Exercise directions>
Copy each line with the word "part" in it.

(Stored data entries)

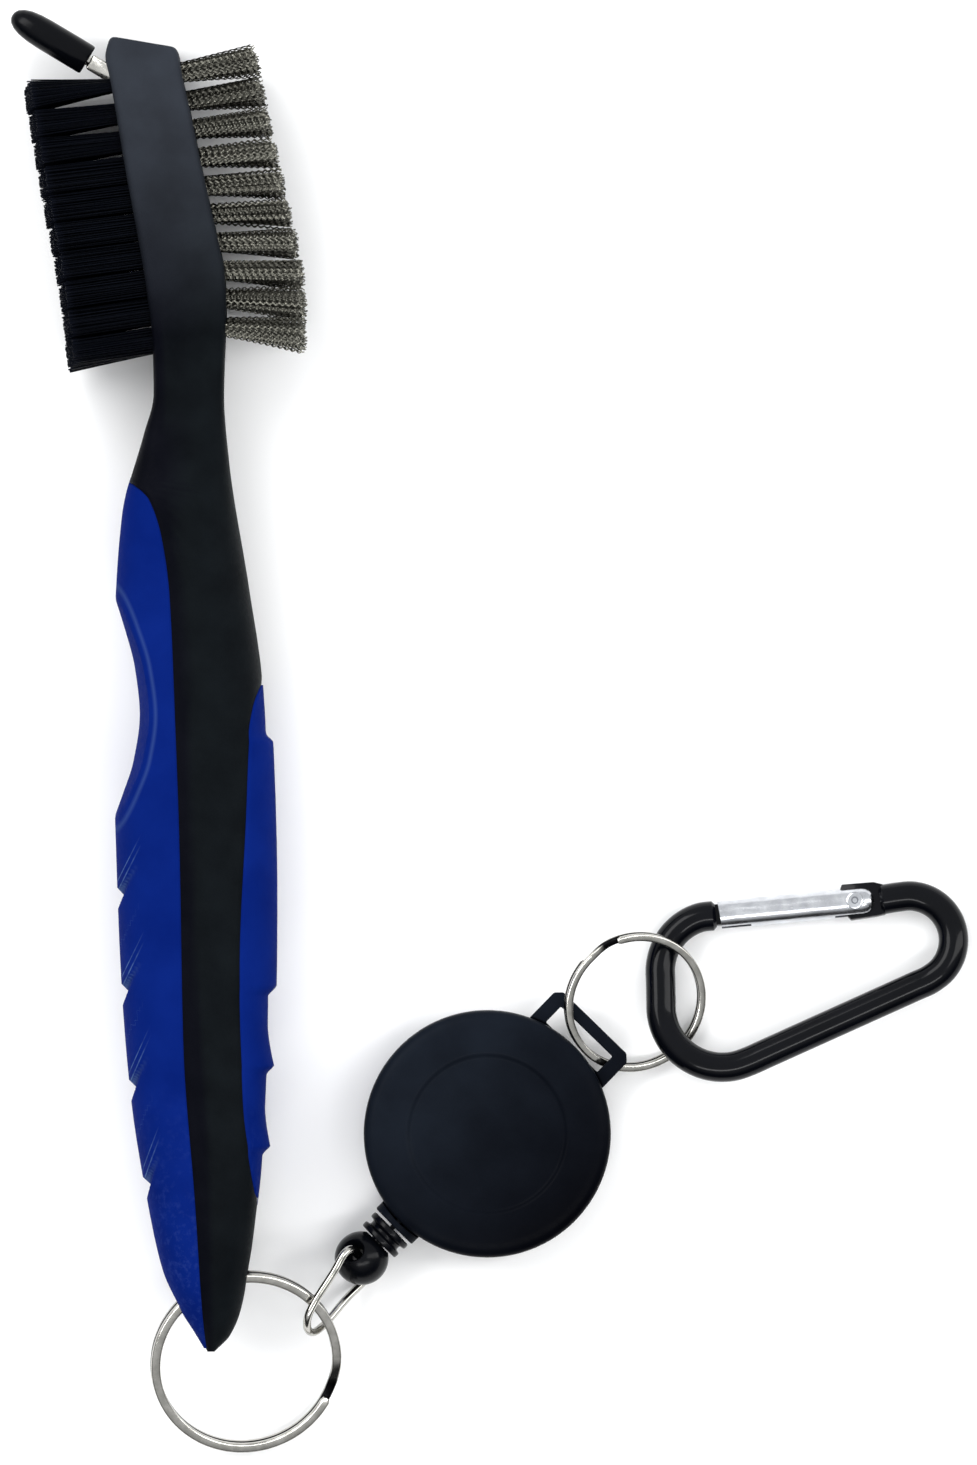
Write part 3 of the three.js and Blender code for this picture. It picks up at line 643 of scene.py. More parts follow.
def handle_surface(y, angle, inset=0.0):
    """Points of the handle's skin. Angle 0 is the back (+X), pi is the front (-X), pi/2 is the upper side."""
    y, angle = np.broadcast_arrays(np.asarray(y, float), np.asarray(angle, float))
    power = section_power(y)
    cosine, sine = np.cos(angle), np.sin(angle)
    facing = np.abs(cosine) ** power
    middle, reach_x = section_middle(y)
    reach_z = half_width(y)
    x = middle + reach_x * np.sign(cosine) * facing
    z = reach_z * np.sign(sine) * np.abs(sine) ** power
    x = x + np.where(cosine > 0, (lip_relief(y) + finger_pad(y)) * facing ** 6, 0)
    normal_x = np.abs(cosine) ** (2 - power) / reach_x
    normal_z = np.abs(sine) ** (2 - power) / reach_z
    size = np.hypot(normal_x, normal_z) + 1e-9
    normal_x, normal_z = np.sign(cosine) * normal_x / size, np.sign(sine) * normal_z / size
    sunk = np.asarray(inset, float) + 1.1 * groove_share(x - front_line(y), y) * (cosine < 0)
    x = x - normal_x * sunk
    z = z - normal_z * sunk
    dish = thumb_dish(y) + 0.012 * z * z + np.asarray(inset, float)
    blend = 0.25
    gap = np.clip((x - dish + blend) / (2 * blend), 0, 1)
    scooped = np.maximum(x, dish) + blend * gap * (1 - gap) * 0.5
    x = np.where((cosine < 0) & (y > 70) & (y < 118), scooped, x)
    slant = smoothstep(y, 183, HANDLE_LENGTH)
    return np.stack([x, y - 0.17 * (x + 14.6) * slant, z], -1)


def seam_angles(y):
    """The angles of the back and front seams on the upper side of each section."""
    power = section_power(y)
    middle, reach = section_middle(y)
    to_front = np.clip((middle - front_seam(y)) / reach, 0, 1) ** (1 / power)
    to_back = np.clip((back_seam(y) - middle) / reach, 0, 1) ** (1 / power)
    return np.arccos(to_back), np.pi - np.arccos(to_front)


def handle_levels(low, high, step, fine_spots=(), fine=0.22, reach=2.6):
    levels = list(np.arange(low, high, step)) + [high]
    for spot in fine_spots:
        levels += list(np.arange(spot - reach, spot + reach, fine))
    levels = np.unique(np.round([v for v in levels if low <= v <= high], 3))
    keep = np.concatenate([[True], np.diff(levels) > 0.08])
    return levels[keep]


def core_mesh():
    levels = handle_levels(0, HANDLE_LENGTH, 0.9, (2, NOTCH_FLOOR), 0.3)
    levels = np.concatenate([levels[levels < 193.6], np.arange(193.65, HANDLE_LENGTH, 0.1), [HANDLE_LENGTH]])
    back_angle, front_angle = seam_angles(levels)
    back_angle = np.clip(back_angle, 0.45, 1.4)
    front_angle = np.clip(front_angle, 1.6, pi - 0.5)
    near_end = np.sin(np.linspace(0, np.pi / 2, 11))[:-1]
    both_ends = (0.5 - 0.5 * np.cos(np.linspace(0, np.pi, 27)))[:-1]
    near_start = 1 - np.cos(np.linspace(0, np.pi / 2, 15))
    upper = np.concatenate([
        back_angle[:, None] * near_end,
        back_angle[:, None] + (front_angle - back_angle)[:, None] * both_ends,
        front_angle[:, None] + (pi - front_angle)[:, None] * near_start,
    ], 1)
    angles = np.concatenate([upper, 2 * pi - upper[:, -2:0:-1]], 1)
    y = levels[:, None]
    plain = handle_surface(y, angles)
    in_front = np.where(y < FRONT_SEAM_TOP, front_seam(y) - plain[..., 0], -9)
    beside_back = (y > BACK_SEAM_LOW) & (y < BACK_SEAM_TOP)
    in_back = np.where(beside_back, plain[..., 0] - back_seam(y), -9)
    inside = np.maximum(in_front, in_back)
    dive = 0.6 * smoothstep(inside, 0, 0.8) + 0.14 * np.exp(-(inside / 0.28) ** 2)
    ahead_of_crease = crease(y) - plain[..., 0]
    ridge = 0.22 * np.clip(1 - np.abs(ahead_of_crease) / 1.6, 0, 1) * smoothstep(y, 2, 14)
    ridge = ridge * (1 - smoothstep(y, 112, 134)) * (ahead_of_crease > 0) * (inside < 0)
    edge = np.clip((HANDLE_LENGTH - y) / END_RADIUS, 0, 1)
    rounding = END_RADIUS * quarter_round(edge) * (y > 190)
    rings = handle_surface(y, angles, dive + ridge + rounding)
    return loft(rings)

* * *

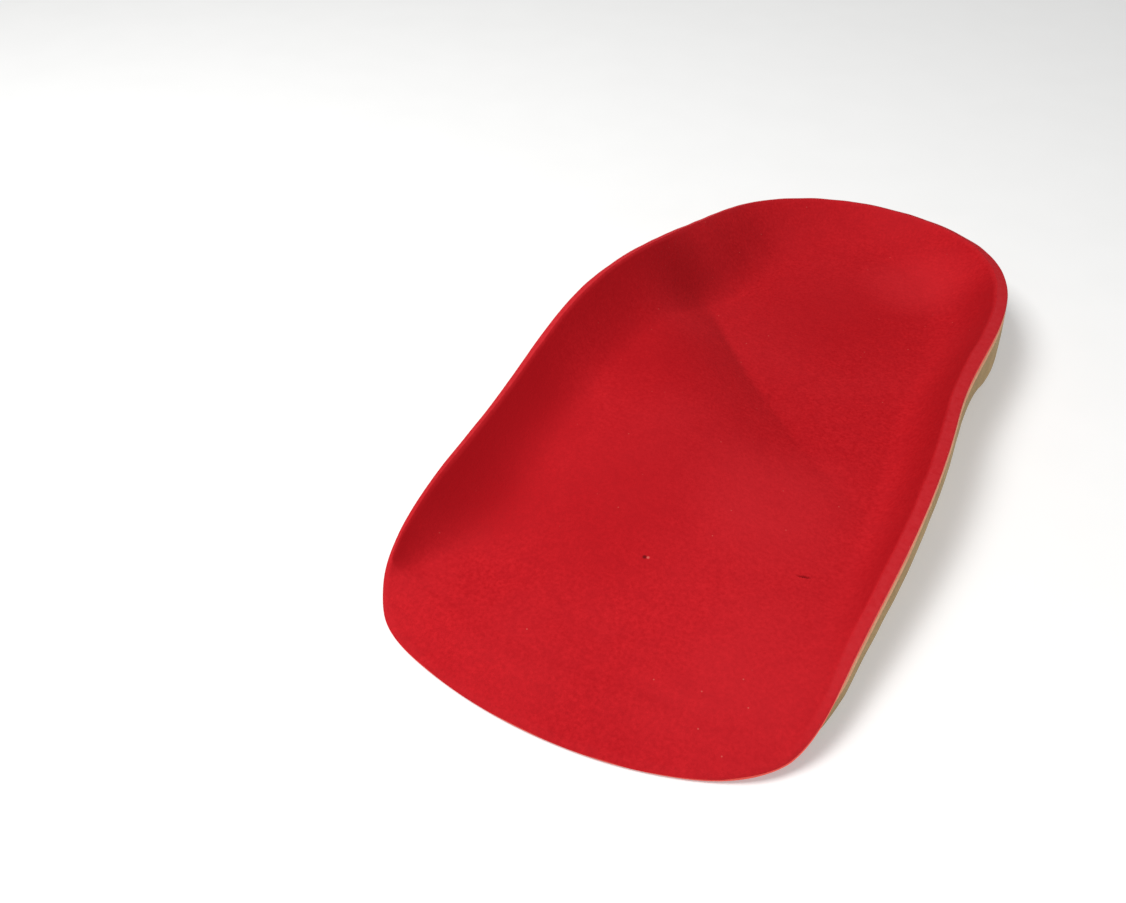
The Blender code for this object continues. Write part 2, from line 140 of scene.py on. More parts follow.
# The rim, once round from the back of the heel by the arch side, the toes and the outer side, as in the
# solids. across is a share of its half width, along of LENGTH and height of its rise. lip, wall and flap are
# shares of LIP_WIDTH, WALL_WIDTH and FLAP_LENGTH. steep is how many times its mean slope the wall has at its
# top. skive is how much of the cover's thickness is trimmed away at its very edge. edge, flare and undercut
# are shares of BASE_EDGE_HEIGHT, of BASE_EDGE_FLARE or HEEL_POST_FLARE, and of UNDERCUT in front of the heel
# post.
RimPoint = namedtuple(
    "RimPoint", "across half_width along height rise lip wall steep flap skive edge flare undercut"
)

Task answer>
Write part 3 of the three.js and Blender code for this picture. It picks up at line 643 of scene.py. More parts follow.
The Blender code for this object continues. Write part 2, from line 140 of scene.py on. More parts follow.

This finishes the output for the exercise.